I will conclude this by reflecting on how India might be affected by the changes in the global economy. The focus on India is appropriate since there is a lot common between India and Pakistan. However, the Indian situation has been studied more by research institutions around the world. According to several analyses, any extended disruption in global trade is likely to strain India's finances. The government has the power to control fuel prices, by cutting excise duties or expanding subsidies. But doing so for a long period would add to fiscal pressure. India has relied heavily on oil shipped through the Strait of Hormuz.
For political reasons, Indian Prime Minister Narendra Modi is likely to keep most prices in check ahead of the state elections in the spring of this year. His government has worked to secure supplies of oil by buying from Russia, using its close relations with Washington to bypass the sanctions imposed by the US government on Russian foreign trade. India also secured safe passage for two tankers carrying gas that had been stranded in the Strait of Hormuz after speaking with Iranian officials.
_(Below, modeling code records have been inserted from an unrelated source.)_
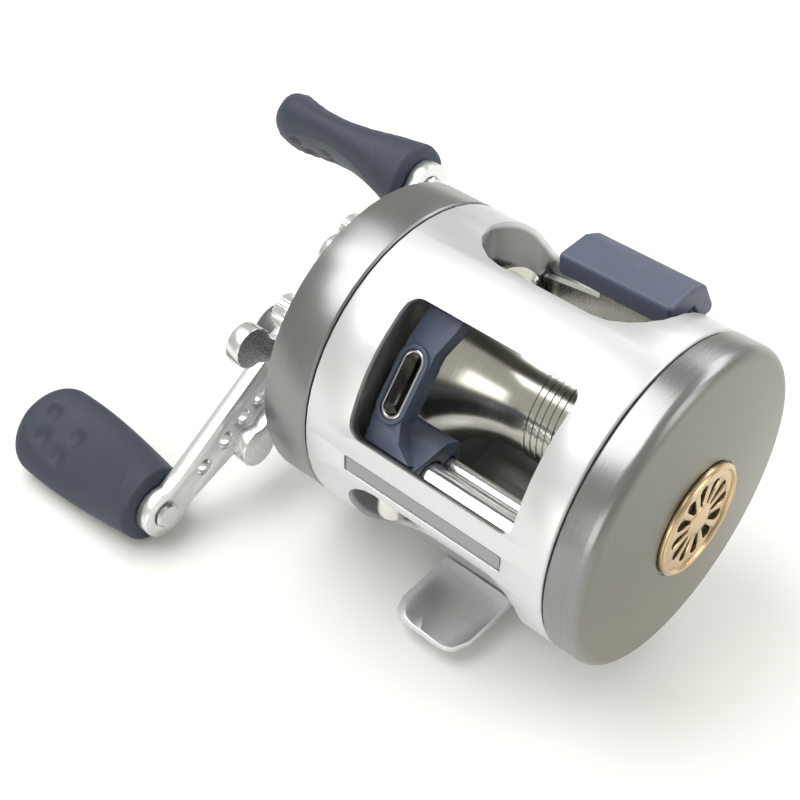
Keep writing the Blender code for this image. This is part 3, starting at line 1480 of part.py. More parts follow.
def make_thumb_bar():
    """The thumb rest, and the carrier behind the spool that guides it in the side walls."""
    half = CARRIER_THICKNESS / 2
    top, bottom = AXIS_HEIGHT + THUMB_TOP, AXIS_HEIGHT + THUMB_BOTTOM
    heel = AXIS_HEIGHT + THUMB_HEEL
    side = [
        (THUMB_FRONT, bottom),
        (THUMB_FRONT, top),
        (THUMB_REAR - 3.4, top),
        (THUMB_REAR, top - 1.6),
        (CARRIER_Y + half + 0.6, heel + 1.6),
        (CARRIER_Y + half + 0.6, heel),
        (CARRIER_Y - half - 1.4, heel),
        (THUMB_REAR - 3.4, bottom),
    ]
    rest = outline_prism("thumb_rest", side, THUMB_RIGHT - THUMB_LEFT, across(THUMB_LEFT), "slate_rubber")
    bevel = rest.modifiers.new("soft edges", "BEVEL")
    bevel.width = THUMB_EDGE * MM
    bevel.segments = 3
    bevel.limit_method = "ANGLE"
    bevel.angle_limit = radians(35)
    bevel.use_clamp_overlap = True

    low, high = tab_heights()
    wall_gap = 0.35
    x0, x1 = HANDLE_WALL_X + SIDE_WALL + wall_gap, PALM_WALL_X - SIDE_WALL - wall_gap
    tab = SIDE_WALL + wall_gap + 0.2
    pad_x0, pad_x1 = THUMB_LEFT + 1.0, THUMB_RIGHT - 1.0
    plate_top = heel - GAP
    outline = [
        (x0, low - 1.0),
        (x1, low - 1.0),
        (x1, low),
        (x1 + tab, low),
        (x1 + tab, high),
        (x1, high),
        (x1, high + 0.6),
        (pad_x1, high + 2.0),
        (pad_x1, plate_top),
        (pad_x0, plate_top),
        (pad_x0, high + 2.0),
        (x0, high + 0.6),
        (x0, high),
        (x0 - tab, high),
        (x0 - tab, low),
        (x0, low),
    ]
    matrix = Matrix(((1, 0, 0, 0), (0, 0, 1, CARRIER_Y - half), (0, 1, 0, 0), (0, 0, 0, 1)))
    outline_prism("thumb_bar_carrier", outline, CARRIER_THICKNESS, matrix, "steel")

    slide_x1 = GEAR_PLATE_X - GEAR_PLATE_THICKNESS - GAP
    slide_x0 = slide_x1 - 1.0
    z0 = (low + high) / 2
    arm_low, arm_high = z0 - 1.4, z0 + 1.4
    toe = yoke_post_places()[0][0] + POST_RADIUS + 2 * GAP  # it passes behind the yoke post as it goes down
    outline = [
        (toe, arm_low - 2.0),
        (CARRIER_Y - 3.0, arm_low),
        (CARRIER_Y + half, arm_low),
        (CARRIER_Y + half, arm_high),
        (toe, arm_high),
    ]
    outline_prism("clutch_slide", outline, 1.0, across(slide_x0), "steel")


# Palm side


def brake_plate_x():
    return PALM_WALL_X + GAP


def make_brake_side():
    x0 = brake_plate_x()
    plate = rod(
        "brake_plate", x0, x0 + BRAKE_PLATE_THICKNESS, CHAMBER_RADIUS - GAP, "satin_olive_grey", 48, at=(
            0, 0, AXIS_HEIGHT
        )
    )
    hub = rod(
        "brake plate hub",
        x0 - BEARING_WIDTH + 0.4,
        x0 + 0.3,
        BEARING_RADIUS + GAP + 1.2,
        None,
        36,
        at=at_axis(SPOOL_AXIS),
        helper=True,
    )
    boolean(plate, hub, "UNION")
    shank = 1.0
    places = brake_screw_places()
    cut(
        plate,
        bore_cutter("palm bearing seat", x0 - 4, x0 + 0.7, BEARING_RADIUS + GAP, *SPOOL_AXIS, 32),
        bore_cutter("worm bush clearance", x0 - 2, x0 + 3, WORM_TUBE_RADIUS + 0.6 + GAP, *WORM_AXIS, 24),
        outline_prism("carrier tab clearance", tab_slot_outline(), 4.0, across(x0 - 1), helper=True),
        *[
            bore_cutter(f"brake screw bore {i + 1}", x0 - 2, x0 + 3, shank + GAP, *p, 16)
            for i, p in enumerate(places)
        ],
    )
    rod(
        "brake_magnet_ring",
        x0 - GAP - MAGNET_THICKNESS,
        x0 - GAP,
        MAGNET_OUTER,
        "magnet",
        32,
        MAGNET_INNER,
        at=at_axis(SPOOL_AXIS),
    )
    outer = x0 + BRAKE_PLATE_THICKNESS
    for i, (y, z) in enumerate(places):
        head = outer + GAP
        profile = [
            (PALM_WALL_X + 0.05, 0),
            (PALM_WALL_X + 0.05, shank),
            (head, shank),
            (head, 1.8),
            (head + 0.6, 1.6),
            (head + 0.6, 0),
        ]
        turned(f"brake_plate_screw_{i + 1}", profile, "steel", 16, at=at_axis((y, z)))


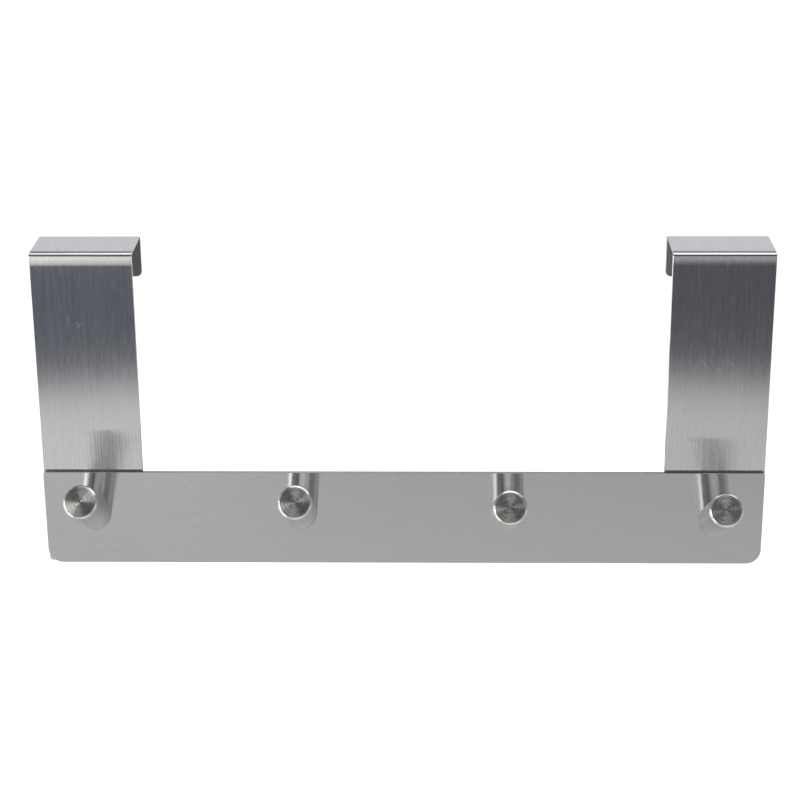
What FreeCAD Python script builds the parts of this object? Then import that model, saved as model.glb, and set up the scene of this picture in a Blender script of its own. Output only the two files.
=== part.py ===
import FreeCAD, Part
import os
import Sketcher

# Over door hook rail: a flat rail carried by two folded straps, with four turned pegs.
# Millimetres. +X runs along the rail, +Y points into the door, +Z points up.
# The origin is on the door's top front edge, midway between the straps.

Vector = FreeCAD.Vector

os.makedirs("parts", exist_ok=True)
doc = FreeCAD.newDocument("over_door_hook")

# Driving sizes: name, value and what it measures. Lengths in millimetres, tilts in degrees.
SIZES = [
    ("rail_length", "360", "rail, end to end"),
    ("rail_height", "49.5", "rail, lower edge to upper edge"),
    ("rail_thick", "2", "rail plate thickness"),
    ("rail_low_corner", "7.5", "radius of the rail's lower corners"),
    ("rail_top_corner", "1.5", "radius of the rail's upper corners"),
    ("rail_edge_round", "0.3", "rounding of the rail's cut edges"),
    ("rail_drop", "161.5", "top of the door down to the rail's lower edge"),
    ("strap_width", "50", "width of each folded strap"),
    ("strap_thick", "1", "strap sheet thickness"),
    ("bend_inside", "0.7", "inside radius of the strap's folds"),
    ("fold_lead", "4.5", "slightly leaning stretch of the strap that leads into its front fold"),
    ("fold_lean", "0.18", "how far that stretch leans back by the underside of the top"),
    ("door_slot", "29.5", "clear gap that the door's top edge goes into"),
    ("lip_length", "21", "top face down to the rear lip's end"),
    ("lip_corner", "2.8", "radius of the rear lip's lower corners"),
    ("foot_corner", "2", "radius of the strap's lower corners"),
    ("left_foot_rise", "0.2", "left strap's lower end above the rail's lower edge"),
    ("right_foot_rise", "3", "right strap's lower end above the rail's lower edge"),
    ("strap_edge_break", "0.3", "chamfer that breaks the strap's cut edges"),
    ("left_peg_margin", "25", "rail's left end to the first peg, the rest being evenly spaced"),
    ("right_peg_margin", "23.9", "last peg to the rail's right end"),
    ("peg_diameter", "16.5", "round bar that the pegs are turned from"),
    ("peg_reach", "45", "peg, foot centre to end face along its axis"),
    ("peg_rim", "0.9", "chamfer round the peg's end face"),
    ("pip_diameter", "1.6", "centre mark on the peg's end face"),
    ("pip_depth", "0.3", "depth of the centre mark"),
    ("peg_rise", "27.8", "peg foot centre above the rail's lower edge"),
    ("low_peg_rise", "24.2", "the same for the outer right peg, which sits lower"),
    ("peg_tilt", "30", "peg axis above level"),
    ("low_peg_tilt", "27", "the same for the inner right peg, which points lower"),
    ("screw_diameter", "4", "fixing screw shank"),
    ("screw_length", "8", "fixing screw over its head"),
    ("screw_point", "0.5", "chamfer at the screw's end"),
    ("head_diameter", "7.5", "countersunk head across its face"),
    ("head_land", "0.25", "straight rim of the countersunk head"),
    ("drive_span", "4", "cross recess, tip to tip"),
    ("drive_width", "0.9", "cross recess, width of an arm"),
    ("drive_depth", "1.2", "cross recess, depth"),
    ("screw_play", "0.1", "clearance all round the screw"),
    ("drill_room", "1", "blind hole left past the screw's end"),
]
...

In a research note released in late April, the Australian ANZ banking group mentioned that while the Indian economy was starting from a position of strength with a high growth rate and low inflation, "its ability to cope with a durable energy shock will be tested."
The ANZ report said that the county's economic players - oil companies, the government and individual households - "do not have robust financial buffers to withstand a prolonged oil price shock." Rathan Roy, an economist at GITAM, a university in the southern city of Hyderabad, said that the crisis in the Gulf would force India to "watch its balance of payments very, very closely." According to Tamiz Ahmad, a retired Indian diplomat, around 10 million Indians make their home in the Gulf states. "Every project in the Gulf has an Indian fingerprint," he said.